## OBJECTIVE
Your task is to copy the stretch of lines in the records below that begins with the line containing "CORNERS.forEach(([sx, sz], i)" and ends with the line containing "zip(*points))), Vector(map(max, zip(*points)))", exactly as written, with nothing added.

## INFORMATION PROVIDED

╔══

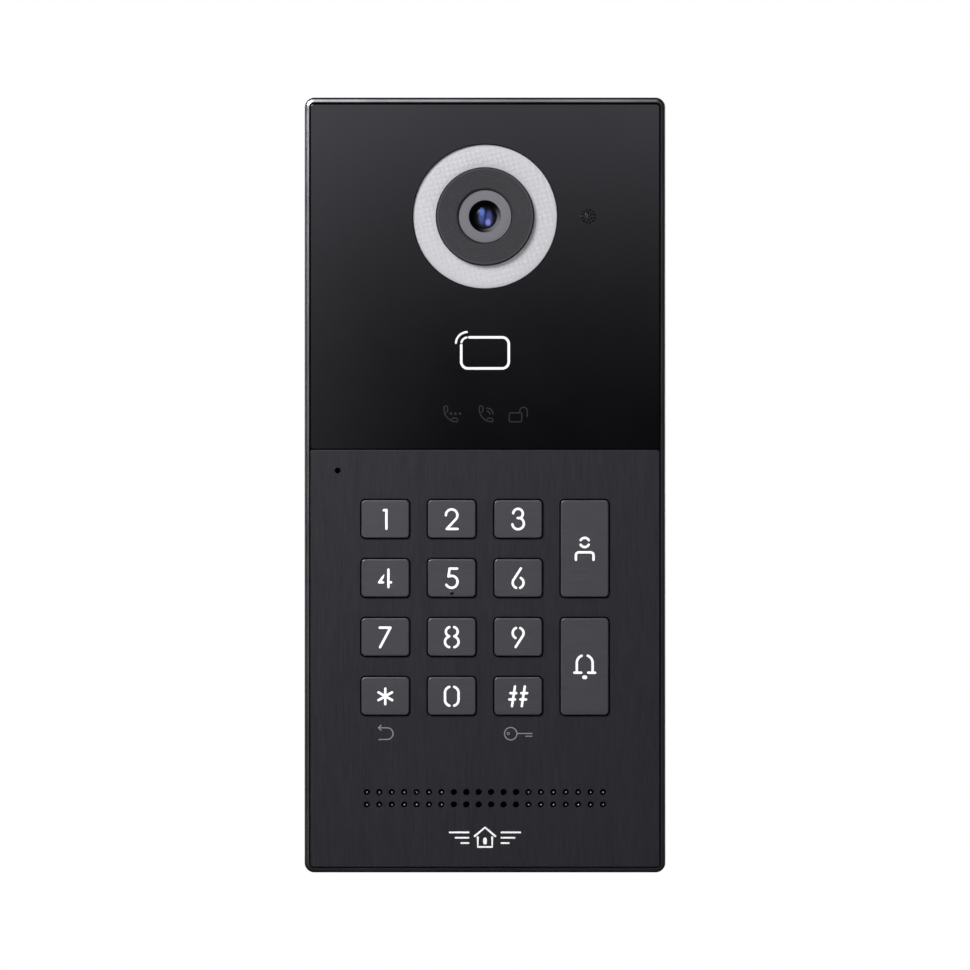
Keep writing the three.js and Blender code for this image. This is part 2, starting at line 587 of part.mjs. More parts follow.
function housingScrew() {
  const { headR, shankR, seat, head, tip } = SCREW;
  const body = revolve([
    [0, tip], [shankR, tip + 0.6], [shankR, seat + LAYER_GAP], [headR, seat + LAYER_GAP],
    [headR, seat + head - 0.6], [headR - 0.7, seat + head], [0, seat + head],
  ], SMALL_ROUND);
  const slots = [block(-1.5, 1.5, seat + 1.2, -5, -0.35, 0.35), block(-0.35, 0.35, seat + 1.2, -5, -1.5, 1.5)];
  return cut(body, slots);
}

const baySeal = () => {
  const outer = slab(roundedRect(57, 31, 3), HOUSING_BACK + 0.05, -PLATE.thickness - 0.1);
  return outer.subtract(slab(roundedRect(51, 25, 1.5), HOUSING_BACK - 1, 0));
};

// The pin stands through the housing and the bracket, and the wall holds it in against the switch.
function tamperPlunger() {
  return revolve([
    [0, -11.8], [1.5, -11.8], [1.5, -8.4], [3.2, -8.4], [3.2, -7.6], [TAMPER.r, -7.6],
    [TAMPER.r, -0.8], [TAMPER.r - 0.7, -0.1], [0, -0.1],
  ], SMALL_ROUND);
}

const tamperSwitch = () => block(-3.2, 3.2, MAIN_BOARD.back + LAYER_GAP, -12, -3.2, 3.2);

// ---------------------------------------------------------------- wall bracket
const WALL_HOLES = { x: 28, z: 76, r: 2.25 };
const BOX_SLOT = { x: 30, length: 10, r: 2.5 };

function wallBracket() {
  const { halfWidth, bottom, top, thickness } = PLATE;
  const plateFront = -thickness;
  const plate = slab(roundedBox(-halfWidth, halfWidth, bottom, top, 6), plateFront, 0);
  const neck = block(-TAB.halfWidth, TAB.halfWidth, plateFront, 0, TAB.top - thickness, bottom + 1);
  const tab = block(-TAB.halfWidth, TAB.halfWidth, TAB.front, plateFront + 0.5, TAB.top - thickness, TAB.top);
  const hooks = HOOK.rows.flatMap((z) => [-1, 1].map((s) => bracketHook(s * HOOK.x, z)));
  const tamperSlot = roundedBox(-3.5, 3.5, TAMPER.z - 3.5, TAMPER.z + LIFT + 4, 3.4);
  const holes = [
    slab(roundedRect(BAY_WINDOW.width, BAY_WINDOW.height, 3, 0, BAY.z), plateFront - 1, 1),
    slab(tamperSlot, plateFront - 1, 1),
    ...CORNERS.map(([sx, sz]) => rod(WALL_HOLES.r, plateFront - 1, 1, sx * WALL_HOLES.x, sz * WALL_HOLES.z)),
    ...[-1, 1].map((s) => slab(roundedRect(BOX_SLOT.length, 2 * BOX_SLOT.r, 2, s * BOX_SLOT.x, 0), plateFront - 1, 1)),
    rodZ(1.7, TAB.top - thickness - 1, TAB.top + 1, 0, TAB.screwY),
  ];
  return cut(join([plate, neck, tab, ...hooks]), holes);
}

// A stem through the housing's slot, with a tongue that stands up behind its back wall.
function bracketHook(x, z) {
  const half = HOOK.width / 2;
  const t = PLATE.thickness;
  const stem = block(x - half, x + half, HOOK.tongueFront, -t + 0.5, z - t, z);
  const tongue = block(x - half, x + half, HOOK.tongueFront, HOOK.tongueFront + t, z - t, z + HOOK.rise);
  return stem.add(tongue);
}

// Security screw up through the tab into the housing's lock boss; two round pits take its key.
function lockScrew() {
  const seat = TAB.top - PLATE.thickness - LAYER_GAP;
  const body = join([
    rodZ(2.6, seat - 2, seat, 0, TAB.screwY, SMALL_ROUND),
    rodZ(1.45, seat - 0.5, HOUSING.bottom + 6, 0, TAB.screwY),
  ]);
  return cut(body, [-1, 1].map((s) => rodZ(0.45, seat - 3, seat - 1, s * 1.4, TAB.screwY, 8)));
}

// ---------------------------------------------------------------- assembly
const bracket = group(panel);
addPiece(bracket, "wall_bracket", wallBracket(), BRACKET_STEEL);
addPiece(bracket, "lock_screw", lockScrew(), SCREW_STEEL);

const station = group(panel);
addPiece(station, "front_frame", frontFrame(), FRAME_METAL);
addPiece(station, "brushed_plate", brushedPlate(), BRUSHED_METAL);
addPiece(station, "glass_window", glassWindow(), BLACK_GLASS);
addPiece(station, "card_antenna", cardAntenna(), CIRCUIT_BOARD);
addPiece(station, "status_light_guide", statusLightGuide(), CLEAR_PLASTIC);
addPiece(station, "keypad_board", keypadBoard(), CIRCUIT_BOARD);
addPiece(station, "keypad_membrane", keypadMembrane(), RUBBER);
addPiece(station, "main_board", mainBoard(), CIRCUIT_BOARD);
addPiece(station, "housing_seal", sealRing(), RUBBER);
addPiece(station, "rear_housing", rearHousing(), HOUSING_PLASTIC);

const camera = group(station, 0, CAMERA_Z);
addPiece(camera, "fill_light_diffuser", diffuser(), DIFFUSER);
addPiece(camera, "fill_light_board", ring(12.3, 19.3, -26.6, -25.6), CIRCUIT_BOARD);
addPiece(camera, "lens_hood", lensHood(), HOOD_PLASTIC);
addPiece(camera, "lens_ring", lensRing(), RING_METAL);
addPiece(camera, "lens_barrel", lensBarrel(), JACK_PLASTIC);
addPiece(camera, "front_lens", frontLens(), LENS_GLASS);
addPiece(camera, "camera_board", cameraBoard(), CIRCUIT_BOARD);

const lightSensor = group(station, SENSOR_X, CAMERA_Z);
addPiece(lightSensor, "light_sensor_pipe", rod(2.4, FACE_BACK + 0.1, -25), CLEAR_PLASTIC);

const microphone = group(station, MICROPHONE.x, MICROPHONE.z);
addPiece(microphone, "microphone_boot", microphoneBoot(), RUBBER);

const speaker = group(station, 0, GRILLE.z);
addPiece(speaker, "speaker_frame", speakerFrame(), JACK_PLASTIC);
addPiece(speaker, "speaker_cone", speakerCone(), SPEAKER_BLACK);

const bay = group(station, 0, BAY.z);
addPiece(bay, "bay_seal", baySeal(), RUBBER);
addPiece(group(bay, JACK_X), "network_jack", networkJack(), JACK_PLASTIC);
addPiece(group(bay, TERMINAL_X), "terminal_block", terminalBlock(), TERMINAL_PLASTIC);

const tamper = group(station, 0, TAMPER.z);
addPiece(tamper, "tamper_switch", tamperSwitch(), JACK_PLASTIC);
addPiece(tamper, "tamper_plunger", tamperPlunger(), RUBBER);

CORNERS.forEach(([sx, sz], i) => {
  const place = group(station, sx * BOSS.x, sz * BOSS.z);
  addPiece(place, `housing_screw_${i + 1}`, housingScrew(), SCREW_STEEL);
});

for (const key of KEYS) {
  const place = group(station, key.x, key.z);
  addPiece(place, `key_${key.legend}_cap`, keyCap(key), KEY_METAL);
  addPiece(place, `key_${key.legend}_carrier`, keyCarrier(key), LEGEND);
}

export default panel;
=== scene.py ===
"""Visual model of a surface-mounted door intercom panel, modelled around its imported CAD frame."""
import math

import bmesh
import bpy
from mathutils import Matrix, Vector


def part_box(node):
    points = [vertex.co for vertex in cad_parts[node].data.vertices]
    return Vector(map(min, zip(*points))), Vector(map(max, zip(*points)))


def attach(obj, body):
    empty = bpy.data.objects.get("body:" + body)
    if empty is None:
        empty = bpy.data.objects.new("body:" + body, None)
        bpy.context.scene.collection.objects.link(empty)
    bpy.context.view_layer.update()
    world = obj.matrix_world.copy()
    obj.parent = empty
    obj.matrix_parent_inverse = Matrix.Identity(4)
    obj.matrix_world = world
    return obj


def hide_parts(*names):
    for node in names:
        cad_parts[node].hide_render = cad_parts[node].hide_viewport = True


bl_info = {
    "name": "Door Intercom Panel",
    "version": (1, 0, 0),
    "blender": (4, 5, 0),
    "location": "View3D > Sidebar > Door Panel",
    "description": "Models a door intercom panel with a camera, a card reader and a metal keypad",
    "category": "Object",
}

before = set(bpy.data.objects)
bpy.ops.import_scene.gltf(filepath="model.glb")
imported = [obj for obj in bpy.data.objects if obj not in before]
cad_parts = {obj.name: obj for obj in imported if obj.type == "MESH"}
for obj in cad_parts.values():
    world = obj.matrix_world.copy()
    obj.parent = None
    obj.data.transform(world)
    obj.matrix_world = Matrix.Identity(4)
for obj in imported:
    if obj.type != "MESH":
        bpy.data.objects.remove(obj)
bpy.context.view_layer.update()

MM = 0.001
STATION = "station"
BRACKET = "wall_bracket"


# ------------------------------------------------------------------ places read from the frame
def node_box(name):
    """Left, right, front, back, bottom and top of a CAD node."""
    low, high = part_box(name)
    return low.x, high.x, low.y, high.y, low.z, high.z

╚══
╔══

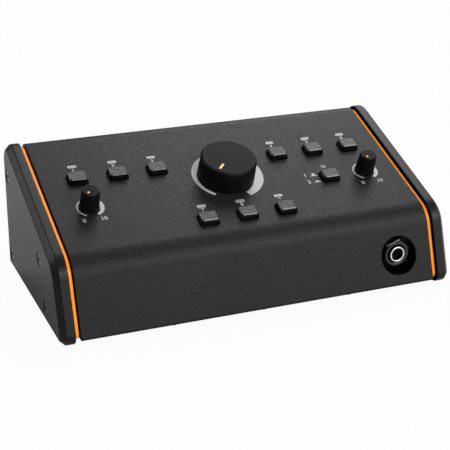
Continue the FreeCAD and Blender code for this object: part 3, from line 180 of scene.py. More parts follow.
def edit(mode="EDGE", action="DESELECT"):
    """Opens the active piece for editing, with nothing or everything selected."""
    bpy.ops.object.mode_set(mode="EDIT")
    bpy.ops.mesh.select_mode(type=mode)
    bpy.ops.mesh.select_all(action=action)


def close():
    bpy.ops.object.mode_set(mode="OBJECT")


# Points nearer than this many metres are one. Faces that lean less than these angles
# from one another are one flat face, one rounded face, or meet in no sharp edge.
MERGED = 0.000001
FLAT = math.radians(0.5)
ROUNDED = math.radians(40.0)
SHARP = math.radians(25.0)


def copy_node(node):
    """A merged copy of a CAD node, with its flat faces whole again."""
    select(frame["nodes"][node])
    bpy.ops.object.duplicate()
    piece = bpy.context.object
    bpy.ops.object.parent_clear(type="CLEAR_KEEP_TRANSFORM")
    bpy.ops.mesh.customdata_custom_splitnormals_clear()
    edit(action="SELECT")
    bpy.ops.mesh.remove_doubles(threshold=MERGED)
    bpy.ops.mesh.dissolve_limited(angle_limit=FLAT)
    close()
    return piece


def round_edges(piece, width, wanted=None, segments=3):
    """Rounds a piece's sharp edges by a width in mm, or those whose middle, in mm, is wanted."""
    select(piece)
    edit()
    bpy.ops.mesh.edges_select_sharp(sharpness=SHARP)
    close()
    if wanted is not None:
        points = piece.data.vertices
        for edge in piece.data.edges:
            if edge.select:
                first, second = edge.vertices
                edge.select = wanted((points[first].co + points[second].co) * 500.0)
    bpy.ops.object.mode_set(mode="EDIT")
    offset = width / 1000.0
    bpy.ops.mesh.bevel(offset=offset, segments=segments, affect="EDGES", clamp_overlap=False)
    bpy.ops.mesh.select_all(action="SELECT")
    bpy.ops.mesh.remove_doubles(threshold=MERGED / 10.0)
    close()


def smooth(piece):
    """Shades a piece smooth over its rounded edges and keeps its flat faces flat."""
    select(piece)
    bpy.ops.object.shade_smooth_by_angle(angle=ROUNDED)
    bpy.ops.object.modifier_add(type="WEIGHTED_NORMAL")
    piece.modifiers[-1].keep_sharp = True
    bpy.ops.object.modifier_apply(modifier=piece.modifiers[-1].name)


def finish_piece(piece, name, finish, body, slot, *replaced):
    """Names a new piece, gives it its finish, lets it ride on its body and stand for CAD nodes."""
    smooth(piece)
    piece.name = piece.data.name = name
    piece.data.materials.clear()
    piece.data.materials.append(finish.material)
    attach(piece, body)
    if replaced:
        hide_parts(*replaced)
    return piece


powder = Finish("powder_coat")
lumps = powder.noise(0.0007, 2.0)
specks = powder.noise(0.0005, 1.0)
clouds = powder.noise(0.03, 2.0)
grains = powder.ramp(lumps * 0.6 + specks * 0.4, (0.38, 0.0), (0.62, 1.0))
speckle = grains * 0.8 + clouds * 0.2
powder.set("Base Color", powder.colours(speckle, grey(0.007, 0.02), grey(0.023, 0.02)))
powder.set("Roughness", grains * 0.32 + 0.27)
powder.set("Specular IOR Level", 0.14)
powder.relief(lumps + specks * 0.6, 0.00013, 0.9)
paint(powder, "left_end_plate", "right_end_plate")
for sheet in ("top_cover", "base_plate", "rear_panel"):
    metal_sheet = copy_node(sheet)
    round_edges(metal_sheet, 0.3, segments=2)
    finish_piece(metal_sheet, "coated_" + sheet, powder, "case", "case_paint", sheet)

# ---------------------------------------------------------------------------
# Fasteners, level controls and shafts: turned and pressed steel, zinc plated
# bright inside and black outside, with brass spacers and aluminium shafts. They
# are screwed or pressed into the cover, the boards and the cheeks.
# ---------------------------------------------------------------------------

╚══

## FINAL ANSWER
CORNERS.forEach(([sx, sz], i) => {
  const place = group(station, sx * BOSS.x, sz * BOSS.z);
  addPiece(place, `housing_screw_${i + 1}`, housingScrew(), SCREW_STEEL);
});

for (const key of KEYS) {
  const place = group(station, key.x, key.z);
  addPiece(place, `key_${key.legend}_cap`, keyCap(key), KEY_METAL);
  addPiece(place, `key_${key.legend}_carrier`, keyCarrier(key), LEGEND);
}

export default panel;
=== scene.py ===
"""Visual model of a surface-mounted door intercom panel, modelled around its imported CAD frame."""
import math

import bmesh
import bpy
from mathutils import Matrix, Vector


def part_box(node):
    points = [vertex.co for vertex in cad_parts[node].data.vertices]
    return Vector(map(min, zip(*points))), Vector(map(max, zip(*points)))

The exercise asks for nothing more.